Entre 1951 y 1963 formó el dúo Leda y María junto a Leda Valladares, su primera pareja estable además, con la que recuperó gran parte del cancionero antiguo español y plasmó temas para los más chicos, en un periplo que abarcó San José de Costa Rica, París y el regreso a Buenos Aires.
De esa época son los álbumes «Canciones para mirar» y «Doña Disparate y Bambuco», que se convirtieron en espectáculos teatrales eternos, representados hasta hoy en muchos países, y canciones como Manuelita, El reino del revés, El twist del Mono Liso, La reina Batata.
Esos títulos dedicados al público infantil se mezclaron con otros para los mayorcitos, como los reunidos en el casi olvidado LP «Juguemos en el mundo» (1968), que incluía Los ejecutivos, Diablo, ¿estás?, El 45 y las entrañables Zamba para Pepe y Serenata para la tierra de uno.

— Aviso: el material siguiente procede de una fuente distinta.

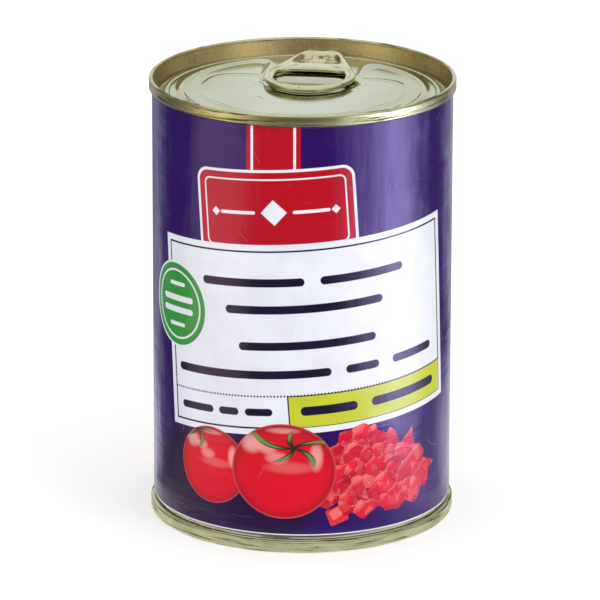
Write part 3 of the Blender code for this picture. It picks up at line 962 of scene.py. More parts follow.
# %% The label tree
def build_wrap():
    """Geometry Nodes tree that wraps a sheet round the tin."""
    tree, start, end = new_group(
        "label_wrap",
        "GeometryNodeTree",
        [
            ("Sheet", "Geometry", None),
            ("Radius", "Float", 0.037),
            ("Bottom", "Float", 0.0),
            ("Top", "Float", 0.1),
            ("Overlap", "Float", 0.008),
            ("Lift", "Float", 0.0001),
            ("Ripple", "Float", 0.00005),
            ("Seed", "Float", 3.0),
            ("Finish", "Material", None),
        ],
        [("Wrap", "Geometry")],
    )
    given = start.outputs
    grid = node_of(tree, "GeometryNodeMeshGrid", Size_X=1.0, Size_Y=1.0, Vertices_X=481, Vertices_Y=81)
    position = tree.nodes.new("GeometryNodeInputPosition").outputs[0]
    flat = node_of(tree, "ShaderNodeSeparateXYZ", Vector=position)
    length = calc(tree, "ADD", calc(tree, "MULTIPLY", given["Radius"], math.tau), given["Overlap"])
    run = calc(tree, "MULTIPLY", flat.outputs["X"], length)
    rise = calc(tree, "SUBTRACT", given["Top"], given["Bottom"])
    share = calc(tree, "ADD", flat.outputs["Y"], 0.5)
    height = calc(tree, "ADD", given["Bottom"], calc(tree, "MULTIPLY", share, rise))
    angle = calc(tree, "DIVIDE", run, given["Radius"])
    from_end = calc(tree, "SUBTRACT", calc(tree, "MULTIPLY", length, 0.5), run)
    over = node_of(
        tree,
        "ShaderNodeMapRange",
        {"interpolation_type": "SMOOTHSTEP"},
        Value=from_end,
        From_Min=0.012,
        From_Max=0.008,
        To_Min=0.0,
        To_Max=given["Lift"],
    )
    spot = node_of(
        tree,
        "ShaderNodeCombineXYZ",
        X=calc(tree, "MULTIPLY", run, 60.0),
        Y=calc(tree, "MULTIPLY", height, 16.0),
        Z=given["Seed"],
    )
    wave = node_of(tree, "ShaderNodeTexNoise", Vector=spot.outputs[0], Scale=1.0, Detail=2.0)
    ripple = calc(tree, "MULTIPLY", calc(tree, "SUBTRACT", wave.outputs[0], 0.5), given["Ripple"])
    radius = calc(tree, "ADD", calc(tree, "ADD", given["Radius"], over.outputs[0]), ripple)
    bent = node_of(
        tree,
        "ShaderNodeCombineXYZ",
        X=calc(tree, "MULTIPLY", radius, calc(tree, "SINE", angle)),
        Y=calc(tree, "MULTIPLY", calc(tree, "MULTIPLY", radius, calc(tree, "COSINE", angle)), -1.0),
        Z=height,
    )
    sheet = node_of(
        tree,
        "ShaderNodeCombineXYZ",
        X=calc(tree, "MULTIPLY", run, 1000.0),
        Y=calc(tree, "MULTIPLY", height, 1000.0),
    )
    stored = node_of(
        tree,
        "GeometryNodeStoreNamedAttribute",
        {"data_type": "FLOAT_VECTOR", "domain": "POINT"},
        Geometry=grid.outputs["Mesh"],
        Name="print_mm",
        Value=sheet.outputs[0],
    )
    moved = node_of(tree, "GeometryNodeSetPosition", Geometry=stored.outputs[0], Position=bent.outputs[0])
    finished(tree, moved.outputs[0], given["Finish"], end.inputs["Wrap"])
    return tree


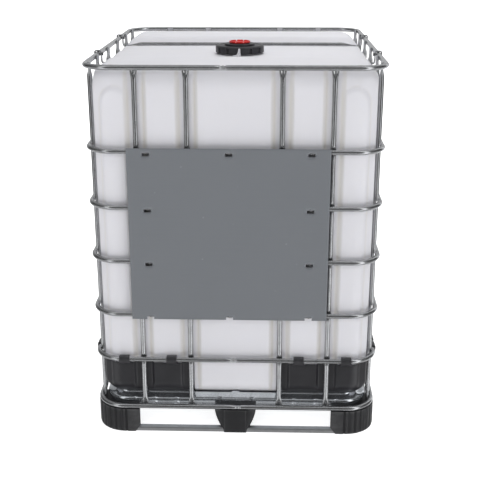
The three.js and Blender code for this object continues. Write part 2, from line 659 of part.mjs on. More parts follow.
// ---- outlet valve ----
function valve() {
  const { z, stemY, bore, neckR, neckEnd, end } = VALVE;
  const { throat, spout, ball, ballHalf, shoulder, flange, tower } = VALVE_BODY;
  const upright = (x0, z0, z1, r, sides) => rod([x0, stemY, z + z0], [x0, stemY, z + z1], r, sides);
  const face = neckEnd + GASKET + 2 * GAP + 0.4;
  add("neck_gasket", turnedOnValve(ringProfile(28, 33, neckEnd + GAP, face - GAP), 16), GREY_RUBBER);

  let body = turnedOnValve([
    [bore, face],
    [neckR - 0.5, face],
    [neckR - 0.5, face + flange],
    [throat, face + flange],
    [throat, stemY - shoulder],
    [ball, stemY - ballHalf],
    [ball, stemY + ballHalf],
    [spout, stemY + shoulder],
    [spout, end],
    [bore, end],
    [bore, face],
  ]);
  body = body.add(upright(0, 30, STEM.collar - 1, tower, 16));
  body = body.subtract(upright(0, STEM.bottom - 1, STEM.collar + 7, STEM.hole, 12));
  body = body.subtract(rod([0, stemY - 24, z], [0, stemY + 24, z], bore, 20));
  add("valve_body", body, BLACK);

  const nutStart = NICHE.y + 5;
  const collar = face + flange + GAP;
  let nut = turnedOnValve([
    [NUT.inner, nutStart],
    [NUT.r, nutStart],
    [NUT.r, collar + 4],
    [throat + 0.7, collar + 4],
    [throat + 0.7, collar],
    [NUT.inner, collar],
    [NUT.inner, nutStart],
  ]);
  for (let i = 0; i < NUT.lobes; i++) {
    const lobe = new THREE.BoxGeometry(4, 24, 8).translate(0, NICHE.y + 20, NUT.r + 0.5);
    nut = nut.add(solid(lobe.rotateY((2 * Math.PI * i) / NUT.lobes).translate(0, 0, z)));
  }
  add("union_nut", nut, BLACK);

  const disc = rod([0, stemY - 2, z], [0, stemY + 2, z], bore - 0.5, 20);
  const stem = upright(0, STEM.bottom, STEM.collar, STEM.r, 12);
  const square = upright(0, STEM.collar - 3, STEM.top, STEM.square, 4);
  add("valve_disc", disc.add(stem).add(square), GREY_RUBBER);

  const { hub, bottom, top, length, halfWidth, tipHalf, low, high } = HANDLE;
  const lever = box(0, length - 2, stemY - halfWidth, stemY + halfWidth, z + low, z + high);
  const tip = box(length - 10, length, stemY - tipHalf, stemY + tipHalf, z + low - 4, z + high);
  const socket = upright(0, bottom - 3, STEM.top + 1, STEM.socket, 4);
  add("valve_handle", upright(0, bottom, top, hub, 16).add(lever).add(tip).subtract(socket), BLACK);

  const seat = end + GASKET_SPACE;
  const cap = turnedOnValve([
    [0, seat],
    [CAP.inner, seat],
    [CAP.inner, CAP.y0],
    [CAP.r, CAP.y0],
    [CAP.r, CAP.y1 - 2],
    [CAP.r - 2, CAP.y1],
    [0, CAP.y1],
  ]);
  add("outlet_cap", cap, BLACK);
  const capRing = ringProfile(bore + 0.5, spout, end + GAP, seat - GAP);
  add("outlet_cap_gasket", turnedOnValve(capRing, 16), GREY_RUBBER);
}

add("floor_frame", runner(), STEEL);
feet();
tray();
hoops();
posts();
crossBars();
labelPlate();
bottle();
guards();
lid();
valve();

export default root;
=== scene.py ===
"""The looks of a caged bulk container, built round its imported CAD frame. Metres, +Z up, label plate on -Y."""
import math

import bpy
import bmesh
from mathutils import Matrix, Vector


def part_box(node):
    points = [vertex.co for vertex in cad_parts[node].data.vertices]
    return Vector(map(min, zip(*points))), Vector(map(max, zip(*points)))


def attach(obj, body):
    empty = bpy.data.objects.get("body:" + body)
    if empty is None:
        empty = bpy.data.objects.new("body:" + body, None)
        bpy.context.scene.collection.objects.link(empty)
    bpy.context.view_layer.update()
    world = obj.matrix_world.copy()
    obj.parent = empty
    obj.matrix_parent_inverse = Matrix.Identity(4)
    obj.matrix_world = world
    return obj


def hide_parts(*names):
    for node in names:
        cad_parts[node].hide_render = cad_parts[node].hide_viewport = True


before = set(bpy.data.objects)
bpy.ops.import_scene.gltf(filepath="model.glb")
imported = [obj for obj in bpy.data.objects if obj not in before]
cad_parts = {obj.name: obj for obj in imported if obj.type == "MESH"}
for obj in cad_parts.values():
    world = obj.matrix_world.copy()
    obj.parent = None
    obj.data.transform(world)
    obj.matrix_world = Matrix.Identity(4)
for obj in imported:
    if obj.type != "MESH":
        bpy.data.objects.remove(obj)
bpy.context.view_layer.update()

scene = bpy.context.scene
MM = 0.001


def lo(node):
    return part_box(node)[0]


def hi(node):
    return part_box(node)[1]


def centre(node):
    return (lo(node) + hi(node)) / 2


def size(node):
    return hi(node) - lo(node)


# ---- sizes, from the frame where it holds them ----
HOOPS = ["bottom_rail", "hoop_1", "hoop_2", "hoop_3", "hoop_4", "hoop_5", "top_rail"]
FRONT_POSTS = [f"post_front_{i}" for i in range(1, 5)]
SIDE_POSTS = [f"post_right_{i}" for i in range(1, 7)]
TUBE_R = size("hoop_2").z / 2
HOOP_X = hi("hoop_2").x - TUBE_R
HOOP_Y = hi("hoop_2").y - TUBE_R
HOOP_CORNER = 98 * MM
HOOP_Z = {name: centre(name).z for name in HOOPS}
END_X = [centre(name).x for name in FRONT_POSTS]
SIDE_Y = [centre(name).y for name in SIDE_POSTS]
BOTTLE_X = hi("bottle").x
BOTTLE_Y = hi("bottle").y
BOTTLE_CORNER = 80 * MM
BOTTLE_LOW = lo("bottle").z
SHOULDER_Z = 1240 * MM
RAISED_Z = 1320 * MM
SADDLE_Z = 1292 * MM
BAR_Y = abs(centre("cross_bar_front").y)
BAR_Z = 1294.5 * MM
CHANNEL = 10 * MM
ARCH = {"x": 398 * MM, "half_x": 49 * MM, "z": 1195 * MM, "half_z": 58 * MM, "from_x": 349 * MM,
        "deep": 6 * MM}
SHADE_BAND = 31 * MM    # from a post line to the middle of the painted shade band beside it
CORNER_POST_Y = 512 * MM    # where the outer side posts cross the hoops' bend
FOOT_CORNER = 108 * MM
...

La mujer que en la peor época de la Argentina moderna sacudió a todos con el artículo Desventuras en el País Jardín-de-Infantes (Clarín, 16 de agosto de 1979) nunca militó partidariamente pero siempre estuvo atenta al devenir político.
Aparte de sus posturas feministas y de definición sexual, que en su época se citaban en voz baja,Walsh se manifestaba hastiada por las pequeñas bajezas del mundo intelectual, donde se mezclaban las pequeñas almas con obras como la suya.
Otro elemento que la irritaba era la polarización que vivió desde 1945 con la dicotomía peronismo-gorilismo, al cual adhirió durante su juventud -«¿Te acordás, hermana, qué tiempos aquellos/ cuando el-que-te-dije salía al balcón?»-, aunque la realidad de los últimos tiempos le hizo dar un volantazo.
Se dice que en el universo de María Elena Walsh convivía un espíritu romántico casi dieciochesco y europeo con una picardía proveniente de esa niña que no habría dejado de ser, aunque su aspecto adusto y a veces distante intentara ocultarla.